Afbeelding
Foto:

De kant langs

Morosoof


Wat een toestand vorige week. Mijn stukje voor deze plek nergens te bekennen, gekaapt door zo’n onderkruipsel dat zich “luis in de pels” noemt. Met plaatsvervangende schaamte heb ik het gelezen. Dagenlang had ik er een vieze nasmaak van in mijn mond en ik hoop niet dat het uw week verpest heeft.


Gisteren heeft hij het weer geprobeerd. Een gewaarschuwd mens telt voor twee, dit keer was ik er net op tijd bij. Ik kon die rat nog net in zijn pels grijpen toen hij probeerde in te breken. We hebben hem bij kop en kont gegrepen, opgesloten in de bankkluis in het Polderhuis en hem daar een tijdje laten zweten.


Man, wat ging dat mormel daar tekeer. Niets deugde er. Mijn stukkies vond ie geleuter, de krant een aanfluiting, de gemeente deugt nergens voor, net als TESO, De Krim en noem maar op. Eigenlijk was er zo ongeveer niets dat er deugde, behalve hijzelf natuurlijk.

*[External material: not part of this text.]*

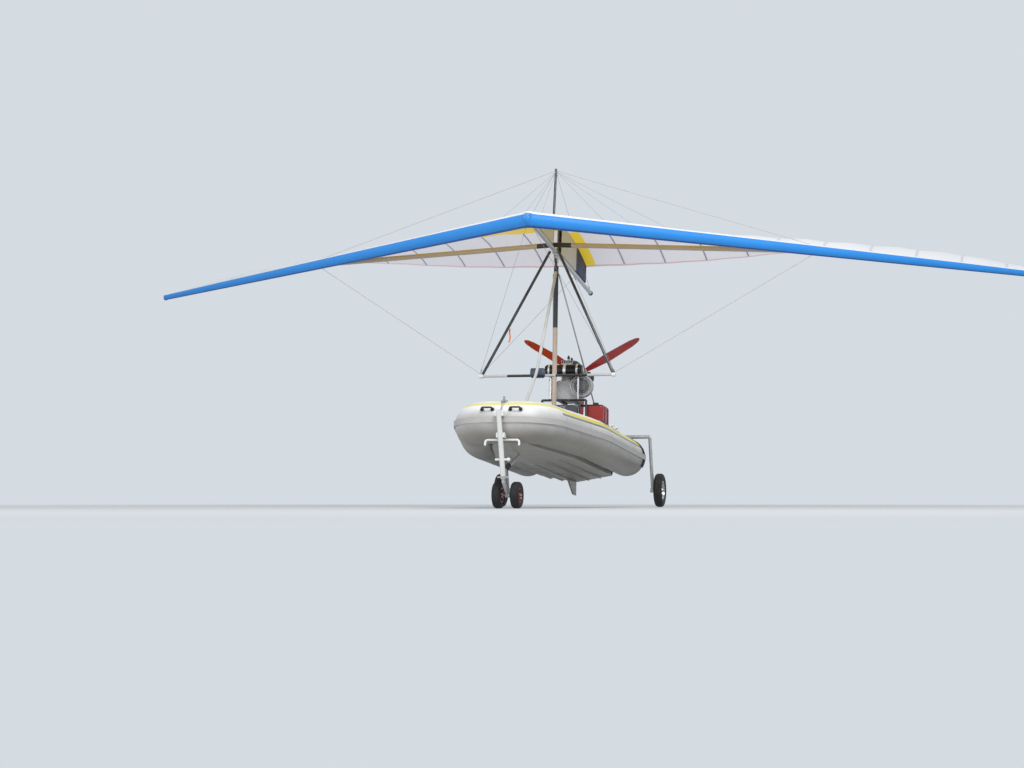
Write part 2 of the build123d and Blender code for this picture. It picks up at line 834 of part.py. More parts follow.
def cylinder_at(y):
    """One air-cooled cylinder with round-cornered fins, its finned head and the spark plug with its cap."""
    shape = Pos(0, y, crankcase_top) * Cylinder(bore_radius, cylinder_height + head_height, align=on_base)
    pitch = cylinder_height / fin_count
    fin = extrude(RectangleRounded(fin_side, fin_side, fin_corner), amount=pitch * fin_share)
    for row in range(fin_count):
        shape = shape + Pos(0, y, crankcase_top + (row + 1 - fin_share) * pitch) * fin
    head = extrude(RectangleRounded(fin_side, fin_side, fin_corner), amount=head_height / 3)
    shape = shape + Pos(0, y, crankcase_top + cylinder_height) * head
    for row in range(head_fin_count):
        out = (row - (head_fin_count - 1) / 2) * fin_side / head_fin_count
        level = (crankcase_top + cylinder_height, head_top)
        shape = shape + block(reach_of(out, head_rib / 2), reach_of(y, fin_side / 2), level)
    plug = Pos(0, y, head_top) * Cylinder(plug_radius, plug_height, align=on_base)
    return shape + plug


def cylinders():
    """Both cylinders, standing apart."""
    return Compound(children=[cylinder_at(y) for y in cylinder_places])


def cooling_shroud():
    """The black air duct from the fan along the port side of both cylinders."""
    inner = fin_side / 2 + seat_gap
    duct = block(
        (inner, inner + shroud_depth),
        (crankcase_front, cylinder_places[1] + fin_side / 2),
        (crankcase_top + seat_gap, head_top - head_height / 3),
    )
    return fillet(duct.faces().sort_by(Axis.X)[-1].edges(), shroud_corner)


def carburettor(y):
    """One carburettor on the duct's face: throat, float bowl and its round filter."""
    face = fin_side / 2 + 2 * seat_gap + shroud_depth
    middle = face + throat_length / 2
    throat = cross_rod(y, intake_height, throat_length / 2, throat_radius, middle)
    bowl = rod((middle, y, intake_height - bowl_drop), (middle, y, intake_height), bowl_radius)
    cap = rod((middle, y, intake_height), (middle, y, intake_height + bowl_drop), bowl_radius * 0.7)
    body_middle = face + throat_length + filter_length / 2
    body = cross_rod(y, intake_height, filter_length / 2, filter_radius, body_middle)
    body = fillet(body.edges().sort_by(Axis.X)[-1], filter_radius / 4)
    return throat + bowl + cap + body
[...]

Toen hij na een paar uurtjes wat was gekalmeerd, vroeg ik: Als je het dan toch allemaal zo goed weet, waarom stuur je dan geen ingezonden brief? “Zinloos, die plaatsen jullie immers toch niet.” O ja, had ie het dan wel eens geprobeerd? Dat niet. Maar als reaguurder had ie op Facebook z’n zegje meerdere malen gedaan. Oh, wat was ie daar heerlijke tekeer gegaan. Dat voelde goed. Tot ze hem hadden geblokt. “Ze hebben me gewoon het zwijgen opgelegd.”


En dan de gemeente. Dus ik zeg: Als jij het dan zó goed weet hoe het daar moet, ga dan in de politiek. “Je denkt toch niet dat ik met dat stelletje …” Over zijn kritiek op TESO: Ga naar de aandeelhoudersvergadering en doe daar je zegje. Misschien maken ze je zelfs wel commissaris. “Jij denkt zeker dat ik zo’n duur aandeel kan betalen. En al zou ik dat kunnen, ze luisteren toch niet.” En De Krim? “Al zou ik willen, zo’n aandeel, is niet aan te komen.”


Zo kwamen we niet verder. Toen ie nog wat langer in die kluis had gezeten, begon hij te jammeren en te klagen. Dat ie het zo niet bedoeld had en dat ie het nooit meer zou doen. Met die belofte en de boodschap dat ik hem zou weten te vinden, heb ik hem maar laten gaan.


Ach, als het op bijzondere types aankomt, zijn we wel wat gewend bij de krant. We hebben er in de loop der jaren al heel wat voorbij zien komen. Zoals mensen die er een andere werkelijkheid op na houden. Zoals Berend Willem Hietbrink (foto). In januari 2007 stapte hij ineens de redactie binnen. “Texel, gefeliciteerd met je 4200-jarig bestaan”, riep de man die zichzelf als morosoof introduceerde. Navraag leerde dat dit een moeilijk woord voor waanwetenschapper is. Iemand die een theorie aanhangt die door meerdere onderzoekers onderuit is gehaald, maar die hij vol verve blijft verdedigen.


Hij beweerde dat Nederlands de oertaal is waaruit alle andere talen zijn voortgekomen. En Texel, volgens hem een overblijfsel van Atlantis, speelde daarbij een belangrijke rol. Nou heb ik Piet “De Woeste” Witte op zijn rondreizen wel eens horen zeggen dat als je plat Tessel praat, dat ze je overal verstaan, maar dit ging wel wat verder. Zijn theorie kwam er op neer dat op 21 juni 2007, als de zonnewende was voltooid, Texel het 4200-bestaan zou kunnen vieren. “Een mijlpaal en dat moet worden gevierd. Op míjn kosten.”


Hietbrink wilde Texel voor zijn standpunt winnen en kondigde een half jaar later voor de langste dag een nieuwjaarsreceptie aan in Het Vooronder. Tot een groots eilandfeest kwam het niet, kennelijk was Texel nog niet rijp voor zijn inzichten. In 2015 vierde Texel wel 600 jaar stadsrechten en vorig jaar in kleine kring dat Texel 850 jaar een eiland is.